* BEGIN *
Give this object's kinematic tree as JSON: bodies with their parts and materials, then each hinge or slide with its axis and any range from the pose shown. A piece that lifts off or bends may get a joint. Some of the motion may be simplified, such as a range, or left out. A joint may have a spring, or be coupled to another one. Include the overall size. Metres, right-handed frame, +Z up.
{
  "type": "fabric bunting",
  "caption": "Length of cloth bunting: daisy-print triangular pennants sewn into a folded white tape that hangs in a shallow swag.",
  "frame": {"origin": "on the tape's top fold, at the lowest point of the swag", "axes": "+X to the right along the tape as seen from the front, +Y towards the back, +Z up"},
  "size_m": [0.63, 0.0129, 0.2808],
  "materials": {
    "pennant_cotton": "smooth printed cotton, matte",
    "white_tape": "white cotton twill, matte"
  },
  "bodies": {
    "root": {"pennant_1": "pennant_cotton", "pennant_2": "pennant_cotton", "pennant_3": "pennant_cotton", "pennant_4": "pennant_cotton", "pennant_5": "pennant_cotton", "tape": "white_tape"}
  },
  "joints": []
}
* END *
Faithfully transcribe the whole of the data.

Give this object's kinematic tree as JSON: bodies with their parts and materials, then each hinge or slide with its axis and any range from the pose shown. A piece that lifts off or bends may get a joint. Some of the motion may be simplified, such as a range, or left out. A joint may have a spring, or be coupled to another one. Include the overall size. Metres, right-handed frame, +Z up.
{
  "type": "fabric bunting",
  "caption": "Length of cloth bunting: daisy-print triangular pennants sewn into a folded white tape that hangs in a shallow swag.",
  "frame": {"origin": "on the tape's top fold, at the lowest point of the swag", "axes": "+X to the right along the tape as seen from the front, +Y towards the back, +Z up"},
  "size_m": [0.63, 0.0129, 0.2808],
  "materials": {
    "pennant_cotton": "smooth printed cotton, matte",
    "white_tape": "white cotton twill, matte"
  },
  "bodies": {
    "root": {"pennant_1": "pennant_cotton", "pennant_2": "pennant_cotton", "pennant_3": "pennant_cotton", "pennant_4": "pennant_cotton", "pennant_5": "pennant_cotton", "tape": "white_tape"}
  },
  "joints": []
}